▶ TASK DETAILS
Write out the listing exactly as it is given.

══ INFORMATION PROVIDED

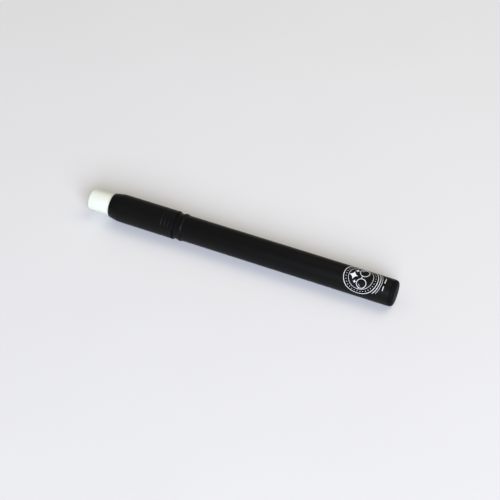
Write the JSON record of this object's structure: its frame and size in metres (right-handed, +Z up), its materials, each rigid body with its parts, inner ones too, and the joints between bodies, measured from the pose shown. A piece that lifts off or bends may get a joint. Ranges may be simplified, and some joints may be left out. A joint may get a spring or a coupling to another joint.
{
  "type": "lens cleaning pen",
  "caption": "Pocket spray pen for spectacle lenses: a push-button mist pump in a slim threaded sleeve over a fluid vial in a tubular barrel.",
  "frame": {"origin": "half-way along the pen, below its axis, on the surface that the sleeve's rim touches", "axes": "+X along the axis from the spray button to the end plug, +Z up from the surface, the nozzle facing +Y"},
  "size_m": [0.1394, 0.0124, 0.0124],
  "materials": {
    "soft_black": "matte soft-touch coat on aluminium",
    "plug_plastic": "fine moulded texture",
    "closure_plastic": "plain moulded black",
    "button_plastic": "satin moulded white with a faint green tint",
    "pump_plastic": "natural moulded polypropylene",
    "soft_plastic": "soft polyethylene",
    "clear_plastic": "clear moulded plastic",
    "seal_rubber": "plain black rubber",
    "foam": "closed-cell foam",
    "steel": "drawn stainless wire and a ground ball"
  },
  "bodies": {
    "pen_body": {"barrel": "soft_black", "neck_ring": "soft_black", "vial": "clear_plastic", "vial_bush": "closure_plastic", "vial_cushion": "foam", "end_plug": "plug_plastic", "plug_seal": "seal_rubber"},
    "pump_core": {"pump_housing": "pump_plastic", "stem_guide": "pump_plastic", "stem_seal": "seal_rubber", "neck_gasket": "soft_plastic", "dip_tube": "clear_plastic", "return_spring": "steel"},
    "sleeve_cap": {"closure": "closure_plastic", "front_sleeve": "soft_black"},
    "stem": {"pump_stem": "pump_plastic", "pump_piston": "soft_plastic"},
    "button": {"actuator": "button_plastic", "nozzle_insert": "button_plastic"},
    "ball": {"inlet_ball": "steel"}
  },
  "joints": [
    {"name": "head_rise", "type": "slide", "parent": "pen_body", "child": "pump_core", "axis": [-1, 0, 0], "range_m": [0, 0.0045]},
    {"name": "sleeve_unscrew", "type": "hinge", "parent": "pump_core", "child": "sleeve_cap", "pos_m": [-0.05, 0, 0.00618], "axis": [-1, 0, 0], "range_deg": [0, 1080]},
    {"name": "button_press", "type": "slide", "parent": "pump_core", "child": "stem", "axis": [1, 0, 0], "range_m": [0, 0.0035], "stiffness_N_per_m": 2000, "springref_m": -0.0012, "deforming": ["return_spring"]},
    {"name": "button_turn", "type": "hinge", "parent": "stem", "child": "button", "pos_m": [-0.062, 0, 0.00618], "axis": [1, 0, 0], "continuous": true},
    {"name": "ball_lift", "type": "slide", "parent": "pump_core", "child": "ball", "axis": [-1, 0, 0], "range_m": [0, 0.0005]}
  ],
  "couplings": [
    {"joint": "head_rise", "follows": "sleeve_unscrew", "m_per_rad": 0.0002387}
  ]
}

════

▶ THE SOLUTION
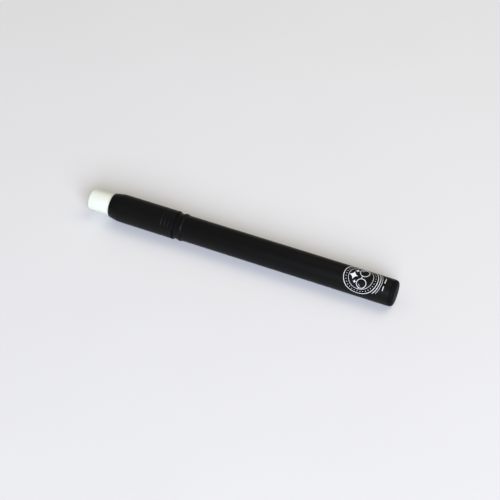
Write the JSON record of this object's structure: its frame and size in metres (right-handed, +Z up), its materials, each rigid body with its parts, inner ones too, and the joints between bodies, measured from the pose shown. A piece that lifts off or bends may get a joint. Ranges may be simplified, and some joints may be left out. A joint may get a spring or a coupling to another joint.
{
  "type": "lens cleaning pen",
  "caption": "Pocket spray pen for spectacle lenses: a push-button mist pump in a slim threaded sleeve over a fluid vial in a tubular barrel.",
  "frame": {"origin": "half-way along the pen, below its axis, on the surface that the sleeve's rim touches", "axes": "+X along the axis from the spray button to the end plug, +Z up from the surface, the nozzle facing +Y"},
  "size_m": [0.1394, 0.0124, 0.0124],
  "materials": {
    "soft_black": "matte soft-touch coat on aluminium",
    "plug_plastic": "fine moulded texture",
    "closure_plastic": "plain moulded black",
    "button_plastic": "satin moulded white with a faint green tint",
    "pump_plastic": "natural moulded polypropylene",
    "soft_plastic": "soft polyethylene",
    "clear_plastic": "clear moulded plastic",
    "seal_rubber": "plain black rubber",
    "foam": "closed-cell foam",
    "steel": "drawn stainless wire and a ground ball"
  },
  "bodies": {
    "pen_body": {"barrel": "soft_black", "neck_ring": "soft_black", "vial": "clear_plastic", "vial_bush": "closure_plastic", "vial_cushion": "foam", "end_plug": "plug_plastic", "plug_seal": "seal_rubber"},
    "pump_core": {"pump_housing": "pump_plastic", "stem_guide": "pump_plastic", "stem_seal": "seal_rubber", "neck_gasket": "soft_plastic", "dip_tube": "clear_plastic", "return_spring": "steel"},
    "sleeve_cap": {"closure": "closure_plastic", "front_sleeve": "soft_black"},
    "stem": {"pump_stem": "pump_plastic", "pump_piston": "soft_plastic"},
    "button": {"actuator": "button_plastic", "nozzle_insert": "button_plastic"},
    "ball": {"inlet_ball": "steel"}
  },
  "joints": [
    {"name": "head_rise", "type": "slide", "parent": "pen_body", "child": "pump_core", "axis": [-1, 0, 0], "range_m": [0, 0.0045]},
    {"name": "sleeve_unscrew", "type": "hinge", "parent": "pump_core", "child": "sleeve_cap", "pos_m": [-0.05, 0, 0.00618], "axis": [-1, 0, 0], "range_deg": [0, 1080]},
    {"name": "button_press", "type": "slide", "parent": "pump_core", "child": "stem", "axis": [1, 0, 0], "range_m": [0, 0.0035], "stiffness_N_per_m": 2000, "springref_m": -0.0012, "deforming": ["return_spring"]},
    {"name": "button_turn", "type": "hinge", "parent": "stem", "child": "button", "pos_m": [-0.062, 0, 0.00618], "axis": [1, 0, 0], "continuous": true},
    {"name": "ball_lift", "type": "slide", "parent": "pump_core", "child": "ball", "axis": [-1, 0, 0], "range_m": [0, 0.0005]}
  ],
  "couplings": [
    {"joint": "head_rise", "follows": "sleeve_unscrew", "m_per_rad": 0.0002387}
  ]
}